The current "inconvenient" public transit system, Cole said, repeating the argument made repeatedly by city officials, discourages potential bus riders and ensures they will continue to rely on their cars to get to work.
"If you don't build something different than the rest of the country has," he said, noting the proliferation of highways nationwide, "you'll end up looking like the rest of the country."
Contact John Briggs at 660-1863 or jbriggs@bfp.burlingtonfreepress.com
Transit center facts
-- PROPOSED LOCATION: 131 Battery St., adjacent to Burlington Bay Market & Cafe.
-- DESCRIPTION: Six bus bays, a 48-space parking garage, amenities for bicyclists, 17,000 square feet of rentable commercial and retail space, and improvements to Battery Street.
-- TIMETABLE: Construction to begin in the fall.
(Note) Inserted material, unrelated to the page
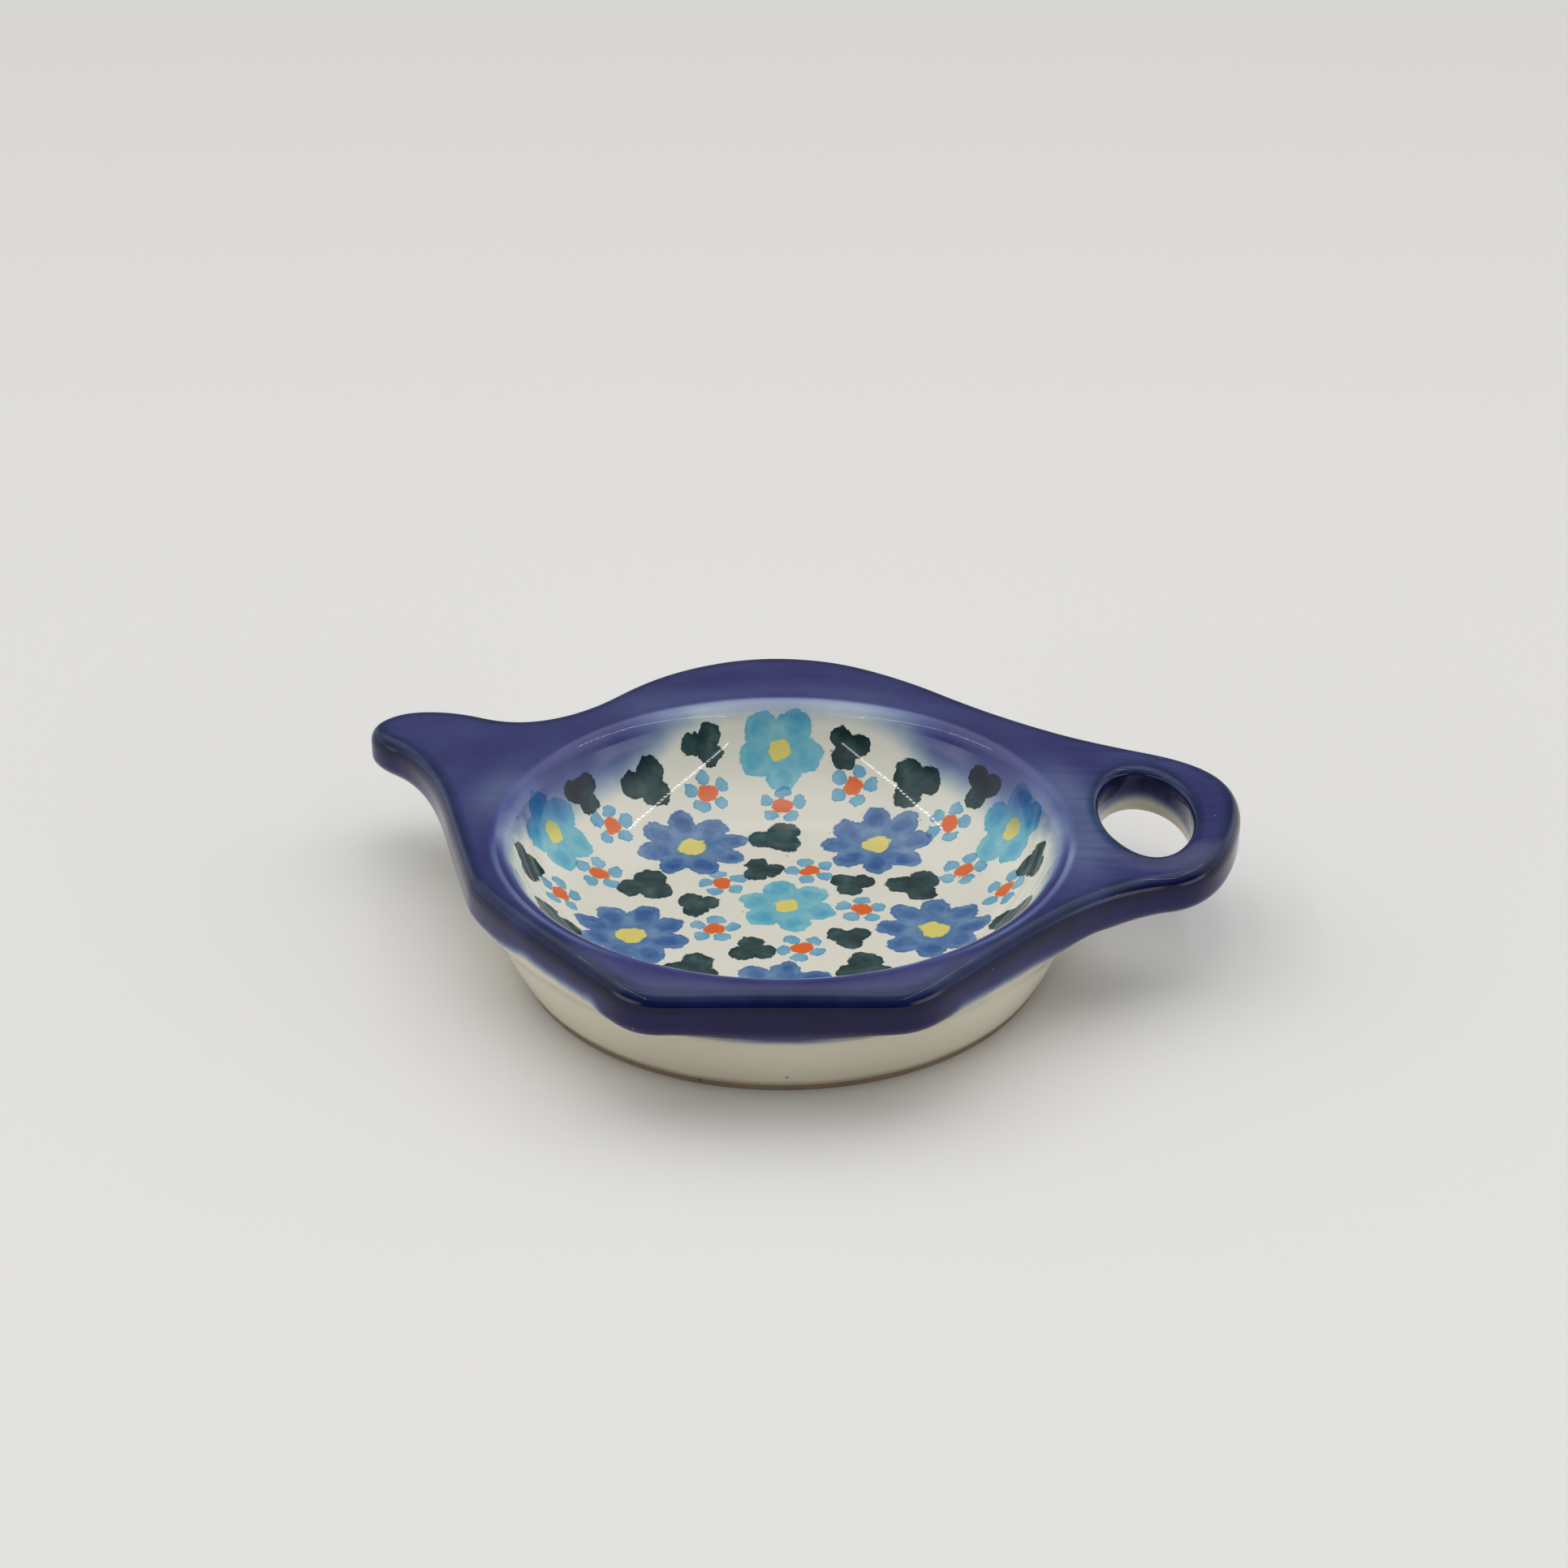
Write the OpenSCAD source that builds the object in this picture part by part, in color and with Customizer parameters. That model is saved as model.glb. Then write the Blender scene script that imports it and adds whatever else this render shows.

Building occupancy, March 2005.
-- ESTIMATED COST: $15,053,000
-- FUNDING SOURCES: Federal: $9,769,791; city: $1,152,729; state: $1,152,729; private: $2,329,713.
-- FINANCIAL COMMITMENTS ALREADY MADE: $1,486,907
-- PROJECT GOAL: "To enhance public transit opportunities in downtown Burlington by providing significant infrastructure improvements that coupled with route and other system enhancements and additional mode choice will expand accessibility and improve mobility without expanding the roadway network."
Source: Burlington Community & Economic Development Office
What's next?
-- Negotiations continue between the city and lease-holders at 131 Battery St. to free the property for demolition of the existing building. The structure houses the Mesa Factory Store and Waterfront Video.
-- Report on project by Transportation Committee to City Council, 7:30 p.m. June 23.